Need to ask for everything, because they had a little counter there. Well, I want that -- you'd point to everything -- can of milk, a can of corned beef, Spam, and things like this.

And you got credit, you know, like maybe they allowed you like $50 or something like that, of credit, so I bought my groceries like that. And managed to get home. And, let's see, what else can I say.

There was, we used to go over every morning and visit his dad. Old Bill Berikoff.

And he used to tell us a lot of old, old stories. And I'd sit there in the mornings, cause Emil he used to go take a bus and have to go up to used to be San Juan and work in the cannery there.

And so I didn't want to stay home and so I'd get up and go and have coffee with them around 7 o'clock or so every morning.

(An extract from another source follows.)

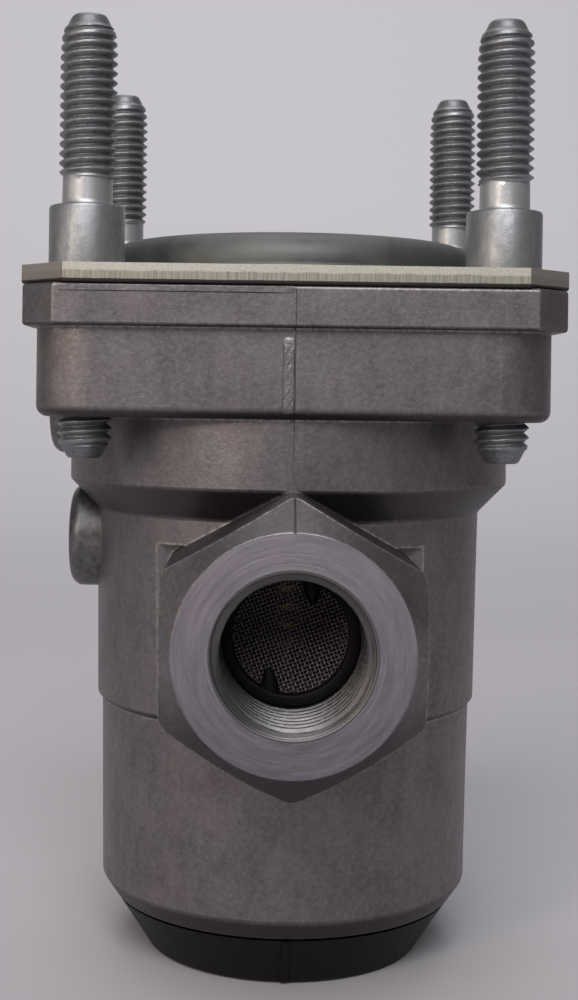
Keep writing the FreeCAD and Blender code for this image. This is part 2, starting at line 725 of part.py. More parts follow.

And they'd all get off to work, and he'd tell old stories about, uhm, he'd tell me about these outside men, and I used to be afraid to go home after he tell (laughter), cause I thought, "Oh, I'm scared to go home, because they're probably hiding in my house," or just always weird stories he'd tell me.

So, I'd sit there and listen to him, and when it got daybreak I'd go home and creep into the house.

I was so afraid after listening to all his stories, I'd look under the bed and into the closets (laughter) everywhere. I got really paranoid of his stories.

And did a lot of visiting, like with Nick's wife, Polly. Used to, used to go down there every morning and wake her up.

She used to get mad at me, 'cause she liked to sleep in, and I'd tell her, "Well, I'm coming down tomorrow to have coffee with you, better be up."

And she'd never be out of bed, I'd have to go down there and wake her up all the time. So I met a lot of, you know, a lot of new people.

It's a real, I can really see a change now. The growth, like 31 years ago, it's different, very different. That's all.